Oh wait, there’s one other conflict I forgot: Aaron Eckhart’s character has, and you’ll never believe this, a deep dark secret.  Apparently he got a bunch of his Marines killed in Afghanistan, probably by being too much of a handsome, cleft-chinned cowboy.  And when he takes over a new platoon, the guys he has to lead are freaked out.  Oh boy, I smell another dramatic pep talk!

Listen, soldier.  Aaron Eckhart would gladly trade his life for anyone one of those dead Marines in a heartbeat.  But he can’t.  Because leaders have to make decisions, and sometimes those decisions GET PEOPLE KILLED!  BUT MAKING THOSE TOUGH DECISIONS IS WHAT BEING A PREPOSTEROUSLY HANDSOME SOLDIER IS ALL ABOUT!  It ain’t fair, but LIFE AIN’T FAIR! Sergeant Eckhart did his job, and now those Marines are dead and he’s here, “like the punchline to some bad joke.”

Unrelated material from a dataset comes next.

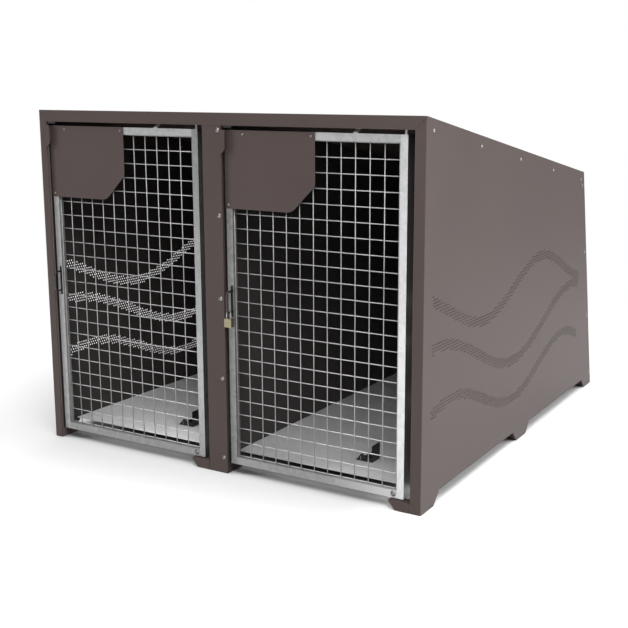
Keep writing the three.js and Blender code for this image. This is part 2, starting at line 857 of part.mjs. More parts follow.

The highlight of the movie was hearing how hard everyone laughed at “punchline to a bad joke.”  Meta.

I know this is long, but just one more scene.  A little Mexican boy watches his Mexican father die, and now he’s crying because half this movie is people crying about people who just died (even though like a million people die in the first act and you’d think they’d become desensitized to it just a little, most of them being soldiers and all).  Aaron Eckhart proceeds to gives the kid a pep talk that is almost a word-for-word recreation of Patton Oswalt’s bit about cops:

In the movie, Aaron Eckhart seriously says to the kid, “You’re gonna be my big brave Marine.  That’s right, you’re gonna be my big brave Marine, and do you know why?  …That’s right, because Marines don’t quit.”

My God, that is some awesomely cheesy cheese right there.  I want to fill that full of jalapeños and use tortilla chips to scoop it out of Aaron Eckhart’s chin dimple.  If only there had been a few more gloriously terrible pep talks like this one, Battle: Los Angeles might have reached Jonah Hexian levels of delicious suckitude.  But sadly, there were like 40 boring minutes of people running from stuff in shaky cam. Is there anyone who honestly enjoys shaky cam? Enough.

GRADE: B+ for almost sucking hard enough to make it tolerable, D for the attempt at a real movie.